In particular, Sections 66(2)(i) and 137(2)(i) of the 2009 Act require the BAI to have regard to: “the desirability of allowing any person, or group of persons, to have control of, or substantial interests in, an undue amount of the communications media” in a specified area. These sections relate to commercial radio services (Section 66) and commercial multiplex operators (Section 137). Communications media is defined in the Act and includes broadcasting services, broadcasting services platforms and newspapers or periodicals consisting substantially of news and comment on current affairs. Like the 'relevant criteria' to be applied in a media merger review as described above, this allows for a broader range of issues to be assessed than would happen under the narrower market definitions applied in a review on purely competition grounds.

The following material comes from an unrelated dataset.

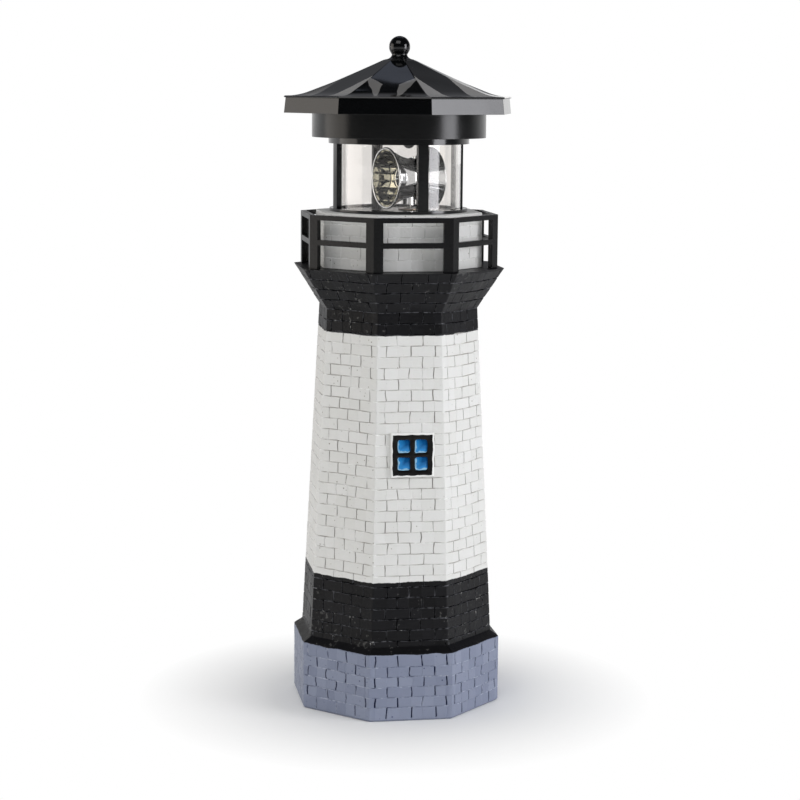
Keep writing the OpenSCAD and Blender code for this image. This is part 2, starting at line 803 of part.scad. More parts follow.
module gear_bracket() {
    color("#e8e6df")
    difference() {
        union() {
            bar(bracket_r, bracket_z, bracket_t);
            for (spot = pillar_spots)
                translate(spot) bar(pillar_r, bracket_z + bracket_t / 2, bracket_drop + bracket_t / 2);
        }
        for (spot = pillar_spots)
            translate(spot) bar(screw_r + screw_gap, bracket_top_z + cut, bracket_drop);
        translate([idler_x, idler_y, 0]) bar(shaft_r + run_gap, bracket_z - cut, bracket_t + 2 * cut);
        translate([motor_x, motor_y, 0]) {
            bar(motor_boss_r + run_gap, bracket_z - cut, bracket_t + 2 * cut);
            around([0, 180], motor_screw_spread)
                bar(motor_screw_r + screw_gap, bracket_z - cut, bracket_t + 2 * cut);
        }
    }
}

module idler_pin() {
    color(chrome_grey)
    translate([idler_x, idler_y, 0]) bar(shaft_r, bracket_z, deck_top_z - bracket_z);
}

module drive_motor() {
    color("#a9adb1")
    translate([motor_x, motor_y, 0])
    difference() {
        union() {
            bar(motor_r, motor_z, motor_l);
            bar(motor_boss_r, bracket_z - cut, bracket_t + cut - 0.3);
        }
        bar(shaft_r + run_gap, bracket_z - shaft_in - cut, shaft_in + bracket_t + 2 * cut);
        around([0, 180], motor_screw_spread) bar(motor_screw_r + screw_gap, bracket_z - 3, 3 + cut);
    }
}

module motor_screws() {
    color(chrome_grey)
    translate([motor_x, motor_y, bracket_top_z])
    around([0, 180], motor_screw_spread)
        mirror([0, 0, 1])
        pan_screw(motor_screw_r, bracket_t + 2.5, motor_screw_head_r, motor_screw_head_h);
}

module spindle() {
    color(chrome_grey)
    translate([spindle_x, 0, 0]) bar(spindle_r, bracket_top_z + thrust_gap,
        hub_boss_z + hub_boss_h - bracket_top_z - thrust_gap);
}

module spindle_gear() {
    color("#efe9d8")
    translate([spindle_x, 0, 0])
    difference() {
        union() {
            gear(wheel_teeth, high_gear_z, gear_w, idler_dir, true);
            bar(spindle_r + 1.5, high_gear_z + gear_w / 2, gear_w / 2 + wheel_boss_h);
        }
        bar(spindle_r + fit_gap, bracket_top_z, bracket_drop);
    }
}

// Outer radius of the rotor's horn at a distance from its waist
function horn_r(x) = hub_r + (cup_r + cup_wall - hub_r) * pow(x / (throat_x + cup_depth), horn_bend);

module rotor_hub() {
    color(chrome_grey)
    translate([spindle_x, 0, 0])
    difference() {
        union() {
            translate([0, 0, beam_z])
            rotate([0, 90, rotor_turn])
            rotate_extrude()
            polygon(concat([[0, -hub_l]],
                [for (i = [-hub_steps:hub_steps])
                    [horn_r(abs(hub_l * i / hub_steps)), hub_l * i / hub_steps]],
                [[0, hub_l]]));
            bar(hub_boss_r, hub_boss_z, hub_boss_h + 1);
        }
        translate([0, 0, beam_z])
        rotate([0, 0, rotor_turn])
        difference() {
            union() {
                rotate([0, 90, 0]) cylinder(r = bore_r, h = 2 * hub_l + 2 * cut, center = true);
                cylinder(r = well_r, h = hub_r + cut);
            }
            // Two mirror faces at 45 degrees that throw the light into both reflectors
            translate([0, hub_r, -bore_r])
            rotate([90, 0, 0])
            linear_extrude(height = 2 * hub_r)
            polygon([[-hub_l - 2, -2], [hub_l + 2, -2], [bore_r - 0.5, 0.5], [0, bore_r],
                [0.5 - bore_r, 0.5]]);
        }
        bar(spindle_r + fit_gap, hub_boss_z - cut, hub_boss_h + cut + fit_gap);
    }
}

// Parabolic cup along +X with a rolled rim, its back a part of the rotor's horn
module reflector() {
    inner = [for (i = [0:cup_steps])
        let (x = cup_depth * i / cup_steps) [sqrt(throat_r * throat_r + parabola * x), throat_x + x]];
    outer = [for (i = [cup_steps:-1:1]) [horn_r(inner[i][1]), inner[i][1]]];
    rotate([0, 90, 0]) {
        rotate_extrude()
        polygon(concat([[bore_r, hub_l + fit_gap], [bore_r, throat_x]], inner, outer,
            [[horn_r(hub_l + fit_gap), hub_l + fit_gap]]));
        rotate_extrude()
        translate([cup_r + cup_wall / 2, throat_x + cup_depth]) circle(r = bead_r, $fn = 24);
    }
}

module reflector_front() {
    color(chrome_grey)
    translate([spindle_x, 0, beam_z]) rotate([0, 0, rotor_turn + 180]) reflector();
}

module reflector_rear() {
    color(chrome_grey)
    translate([spindle_x, 0, beam_z]) rotate([0, 0, rotor_turn]) reflector();
}

module idler_gear() {
    color("#efe9d8")
    translate([idler_x, idler_y, 0])
    difference() {
        union() {
            gear(wheel_teeth, low_gear_z, gear_w, motor_dir, true);
            gear(pinion_teeth, low_gear_z + gear_w / 2, high_gear_z - low_gear_z + gear_w / 2,
                idler_dir + 180, false);
        }
        bar(shaft_r + run_gap, bracket_z, bracket_drop + bracket_t);
    }
}

module motor_pinion() {
    color("#b08d57")
    translate([motor_x, motor_y, 0]) {
        gear(pinion_teeth, low_gear_z, gear_w + 0.4, motor_dir + 180, false);
        bar(shaft_r, bracket_z - shaft_in, low_gear_z + gear_w - bracket_z + shaft_in + 0.8);
    }
}

module control_board() {
    color("#2f6b3a")
    difference() {
        union() {
            translate([board_x - board_l / 2, board_y - board_w / 2, board_z])
            cube([board_l, board_w, board_t]);
            translate([board_x - 0.4 * chip_l, board_y - 1.1 * chip_w, board_z + board_t / 2])
            cube([chip_l, chip_w, board_t / 2 + chip_h]);
            translate([board_x + 3 * capacitor_r, board_y + 0.7 * capacitor_r, 0])
            bar(capacitor_r, board_z + board_t / 2, board_t / 2 + capacitor_h);
        }
        for (side = [-1, 1])
            translate([board_x + side * stake_x, stake_y, 0])
            bar(stake_r + screw_gap, board_z - cut, board_t + 2 * cut);
    }
}

module switch_body() {
    color("#8f9398")
    difference() {
        translate([switch_x - switch_l / 2, board_y - switch_w / 2, board_z - switch_h])
        cube([switch_l, switch_w, switch_h]);
        translate([switch_x - knob_l / 2 - knob_gap, board_y - knob_w / 2 - knob_gap / 2,
            board_z - switch_h - cut])
        cube([knob_l + switch_travel + 2 * knob_gap, knob_w + knob_gap, cut + switch_h - 1]);
    }
}

module switch_knob() {
    color(satin_black) {
        translate([switch_x - knob_l / 2, board_y - knob_w / 2, board_z - switch_h + knob_gap])
        cube([knob_l, knob_w, switch_h - 1 - 2 * knob_gap]);
        translate([switch_x - stem_l / 2, board_y - stem_w / 2, pod_z - knob_out])
        cube([stem_l, stem_w, board_z - switch_h - pod_z + knob_out + 1]);
    }
}

module base_cover() {
    color(gloss_black)
    difference() {
        union() {
            bar(base_r, pod_z, base_t);
            // Walls of the battery bay
            translate([0, -cell_y, pod_z + cut])
            difference() {
                translate([-bay_half - bay_wall, -bay_w / 2 - bay_wall, 0])
                cube([2 * (bay_half + bay_wall), bay_w + 2 * bay_wall, bay_h]);
                translate([-bay_half, -bay_w / 2, -cut]) cube([2 * bay_half, bay_w, bay_h + 2 * cut]);
            }
            translate([door_screw_x, -cell_y, 0]) bar(door_boss_r, pod_z + cut, door_boss_h);
            // Stakes under the control board
            for (side = [-1, 1])
                translate([board_x + side * stake_x, stake_y, 0]) {
                    bar(1.5, pod_z + cut, board_z - pod_z - cut);
                    bar(stake_r, pod_z + cut, board_z + board_t + 0.6 - pod_z - cut);
                }
        }
        // Pocket for the door, and the opening that the cell goes through
        translate([door_x0 - door_gap, -cell_y - door_w / 2 - door_gap, pod_z - cut])
        cube([door_x1 - door_x0 + 2 * door_gap, door_w + 2 * door_gap, cut + pocket_t]);
        translate([-bay_half + 1, -cell_y - bay_w / 2, pod_z])
            cube([2 * bay_half - 1.4, bay_w, base_t + cut]);
        translate([door_screw_x, -cell_y, 0]) bar(small_screw_r + screw_gap, pod_z, door_boss_h);
        around(cover_boss_dirs, boss_ring_r) {
            bar(screw_r + screw_gap, pod_z - cut, base_t + 2 * cut);
            bar(head_r + screw_gap, pod_z - cut, cut + head_h);
        }
        // Slot for the switch
        translate([switch_x - stem_l / 2 - knob_gap, board_y - stem_w / 2 - knob_gap, pod_z - cut])
        cube([stem_l + switch_travel + 2 * knob_gap, stem_w + 2 * knob_gap, base_t + 2 * cut]);
    }
}

module cover_screws() {
    color(chrome_grey)
    around(cover_boss_dirs, boss_ring_r)
        translate([0, 0, pod_z + head_h])
        pan_screw(screw_r, base_t - head_h + boss_h - 2, head_r, head_h);
}

module battery_cell() {
    color("#3b7d4f")
    translate([cell_x, -cell_y, cell_z])
    rotate([0, 90, 0]) {
        translate([0, 0, -cell_l / 2]) cylinder(r = cell_d / 2, h = cell_l - 1);
        cylinder(r = cell_d / 5, h = cell_l / 2);
    }
}

module battery_spring() {
    color(chrome_grey)
    translate([-bay_half, -cell_y, 0]) {
        translate([0, -contact_w / 2, base_top_z]) cube([contact_t, contact_w, contact_h]);
        translate([contact_t / 2, 0, cell_z])
        rotate([0, 90, 0])
        cylinder(r1 = 3.6, r2 = 2.2, h = spring_l + contact_t / 2 - fit_gap);
    }
}

module battery_contact() {
    color(chrome_grey)
    translate([bay_half - contact_t, -cell_y - contact_w / 2, base_top_z])
    cube([contact_t, contact_w, contact_h]);
}

module battery_door() {
    color(satin_black)
    difference() {
        translate([door_x0, -cell_y - door_w / 2, pod_z]) cube([door_x1 - door_x0, door_w, door_t]);
        translate([door_screw_x, -cell_y, 0]) {
            bar(small_screw_r + screw_gap, pod_z - cut, door_t + 2 * cut);
            bar(small_head_r + screw_gap, pod_z - cut, cut + door_t / 2);
        }
    }
}

module door_screw() {
    color(chrome_grey)
    translate([door_screw_x, -cell_y, pod_z + door_t / 2])
    pan_screw(small_screw_r, door_screw_l, small_head_r, door_t / 2);
}

module panel_lead() {
    color("#b5332b")
    wire([[panel_lead_x, panel_lead_y, panel_z], [panel_lead_x, panel_lead_y, led_board_z + board_t]]);
}

module lamp_lead() {
    run_z = led_board_z + board_t + wire_rise;
    low_z = board_z + board_t + wire_turn_h;
    color("#b5332b")
    wire([[spindle_x - 4, led_board_w / 2 - 2, led_board_z + board_t],
        [spindle_x - 4, led_board_w / 2 - 2, run_z],
        [wire_x, wire_y, run_z],
        [wire_x, wire_y, low_z],
        [wire_x, board_y + 1, low_z],
        [wire_x, board_y + 1, board_z + board_t]]);
}

module motor_lead() {
    color("#b5332b")
    wire([[motor_x + 1.5, board_y - 2.5, motor_z], [motor_x + 1.5, board_y - 2.5, board_z + board_t]]);
}

module battery_leads() {
    top_z = base_top_z + contact_h;
    run_z = top_z + wire_rise;
    plate_x = bay_half - contact_t / 2;
    color("#303234") {
        wire([[plate_x, -cell_y, top_z], [plate_x, -cell_y, run_z],
            [board_x + 10, board_y - 3.5, run_z], [board_x + 10, board_y - 3.5, board_z + board_t]]);
        wire([[-plate_x, -cell_y, top_z], [-plate_x, -cell_y, run_z],
            [board_x - 8, board_y - 4, run_z], [board_x - 8, board_y - 4, board_z + board_t]]);
    }
}

tower_casting();
gallery_railing();
finial_ball();
roof_cover();
solar_panel();
eave_frame();
cap_housing();
cap_screws();
cage_screws();
led_board();
led_lamp();
tube_gasket();
clear_tube();
lamp_body();
motor_deck();
deck_screws();
bracket_screws();
spindle_bush();
gear_bracket();
idler_pin();
drive_motor();
motor_screws();
spindle();
spindle_gear();
rotor_hub();
reflector_front();
reflector_rear();
idler_gear();
motor_pinion();
control_board();
switch_body();
switch_knob();
base_cover();
cover_screws();
battery_cell();
battery_spring();
battery_contact();
battery_door();
door_screw();
panel_lead();
lamp_lead();
motor_lead();
battery_leads();
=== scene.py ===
"""Looks of a garden lighthouse with a solar lamp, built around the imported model.

Lengths are in metres, and the front, with the window, faces -Y.
"""
import math

import bmesh
import bpy
import numpy as np
from mathutils import Matrix, Vector, noise


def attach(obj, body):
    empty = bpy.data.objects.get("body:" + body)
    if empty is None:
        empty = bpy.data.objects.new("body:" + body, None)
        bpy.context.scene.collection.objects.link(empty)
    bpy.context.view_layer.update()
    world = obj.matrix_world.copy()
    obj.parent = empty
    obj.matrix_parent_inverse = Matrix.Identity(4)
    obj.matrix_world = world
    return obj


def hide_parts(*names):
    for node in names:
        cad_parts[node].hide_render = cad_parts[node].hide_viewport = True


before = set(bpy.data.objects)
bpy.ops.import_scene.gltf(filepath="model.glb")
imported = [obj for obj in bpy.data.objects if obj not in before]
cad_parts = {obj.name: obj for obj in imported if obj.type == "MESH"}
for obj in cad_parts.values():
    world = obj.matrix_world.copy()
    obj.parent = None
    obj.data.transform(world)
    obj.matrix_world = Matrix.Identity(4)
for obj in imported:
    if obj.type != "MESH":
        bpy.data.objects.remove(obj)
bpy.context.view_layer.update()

MM = 0.001

HALF_FACE = math.radians(22.5)
FLAT = math.cos(HALF_FACE)

# The casting, as the model has it: corner radius and height of its octagons, in millimetres
PLINTH_R, PLINTH_TOP = 45.2, 28.4
PLINTH_BEVEL = 0.9
SHAFT_FOOT_R, SHAFT_FOOT = 41.6, 30.6
SHAFT_TOP_R, SHAFT_TOP = 34.2, 168.4
TERRACE_R, TERRACE = 45.4, 185.2
COLLAR_R, COLLAR_TOP = 35.7, 208.0
SOCKET_R, SOCKET_FOOT = 27.8, 164.0
CAVITY_TOP_R, CAVITY_FOOT_R = 30.6, 39.4

# Brickwork, in millimetres
PLINTH_COURSE, SHAFT_COURSE, FLARE_COURSE, COLLAR_COURSE = 4.3, 4.51, 4.2, 4.56
BRICK = 10.0
JOINT_EDGE, JOINT_FLOOR = 0.3, 0.1
# Across a joint: the place from its middle, and its share of the depth
JOINT_STEPS = ((-JOINT_EDGE, 0), (-JOINT_FLOOR, 1), (JOINT_FLOOR, 1), (JOINT_EDGE, 0))
# The joints are cut deeper on the grey plinth and on the two black parts
JOINT_DEPTH, COARSE_DEPTH = 0.42, 0.567
CORNER_ROUND = 0.7
# How much a brick stands out, a joint is off its place and a bed wavers, as in any hand-cut mould
BRICK_LIFT, JOINT_SHIFT, BED_WAVER = 0.2, 1.3, 0.22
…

As with any piece of new legislation, the 2014 Act could be the source of some uncertainty as it becomes operational. In this respect, we would refer back to one of the recommendations of the Advisory Group on Media Mergers which stated that the Minister should publish guidelines to assist undertakings involved in media mergers in knowing how the Minister would in general apply the relevant criteria. Indeed, the 2014 Act expressly empowers the Minister, in consultation with the BAI, to publish guidelines on the general application of the relevant criteria to media mergers which will assist in the making of determinations and which, if issued, must be taken into account by the Minister and the BAI.
The need for certainty and predictability in this issue is vital for the business community and having full knowledge of the requirements for obtaining clearance is more important for market operators than the identity of the particular Minister clearing the transaction.